If you blow enough smoke, you’ll convince a lot of people there’s a fire somewhere.

Last year, Bob Metcalfe and other pundits predicted the imminent collapse of the Internet. I, on the other hand, courageously predicted its non-collapse, and even more courageously endorsed the free-market economic model on which it is based.

The collapse contingent cites big outages last year, especially at Netcom and AOL, as evidence of the coming collapse. Their recommendation: throw a big party for the Internet’s inventors, thank them, shake their hands, and send them home so professionals can take over the job, replacing the current “anarchy” with modern central administration.

Here’s where I get lost. Netcom and AOL are private corporations operating centrally planned and administered networks. Both suffered big, noisy, noticeable outages. So to save the Internet from collapse, we want to centrally plan and administer it?
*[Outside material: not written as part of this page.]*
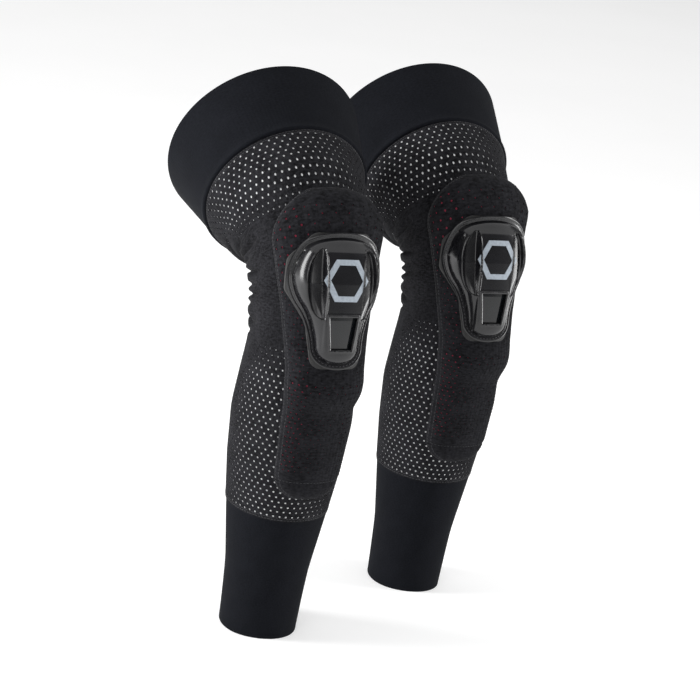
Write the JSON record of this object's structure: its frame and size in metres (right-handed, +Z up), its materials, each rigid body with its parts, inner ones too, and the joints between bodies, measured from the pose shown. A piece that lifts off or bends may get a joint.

What am I missing? Most Americans think communism collapsed because big, centrally planned and managed economies don’t work. Most Americans are right. The Internet’s stability comes from its decentralized model. Rules are established centrally and kept simple – hence “Simple Network Management Protocol (SNMP) and “Simple Mail Transport Protocol” (SMTP) – while implementation of the rules is decentralized.

(One other problem with the proposed solution: there are no other professionals to call in. Only the Internet’s designers and implementers have experience in designing, building and running a successful, global network that links millions of independent computers. Who else are you gonna call?)

Despite all this enjoyable gloating, I give Dr. Metcalfe a lot of credit for sticking his neck way out, and for making a self-preventing prophesy. When disaster fails to strike, very few people give credit to those who sounded the alarm. I wonder how much of last year’s investment in Internet capacity resulted from the publicity attending Bob’s predictions.

Any lessons for you in all this? Ya, you betcha, as we say in Minnesota. The Internet’s successful use of centralized rule-making and decentralized implementation, far from being anarchic, gives you a wonderful model for organizational design.

Awhile back one of my readers sent me Sahakian’s Rules (Corporate Partnering Institute, Skokie, IL, 1995). It’s worth buying. One entry: “In ancient times, in order to manage large masses of people in the battlefield, Commanders used gongs, banners and horns. If a plan of battle was not simple enough to communicate with gongs, banners, or horns, it was a bad battle plan.”

Manage your organization like the Internet, or like a Commander on an ancient battlefield: with simple, easily communicated rules, not close, central supervision.

One other useful lesson: when you manage, ignore currently fashionable theories, especially those that demonize some group that Isn’t You. The idea that current Internet management doesn’t hack it anymore comes from one such notion that I call the BIG/GAS theory (for “Business Is Great/Government and Academics are Stupid”).

Yes, you can certainly find waste in government. Some comes from its sheer size, more comes from having lawyers (most of Congress) designing work processes, and much of the rest is unavoidable. (The military, for example, is staffed to conduct wars. When there’s no war, it’s over-staffed. Big deal.)

While government isn’t as good as it could be, the Internet’s history proves that BIG/GAS is just … vapor. In the 1960s visionaries in the academic and defense community created it. It’s been an international reality for decades.

In the 1980s the Graphic Communications Association (where, coincidentally, I worked for a few years) began creating the Standard Generalized Markup Language (SGML). Commercial publishers ignored it; the defense community embraced it as part of its Computer Aided Logistics System (CALS). Early in this decade, Tim Berners-Lee, working at CERN (the international particle physics laboratory) adapted SGML to invented the HyperText Markup Language (HTML).

And business finally caught on three years ago. BIG/GAS indeed.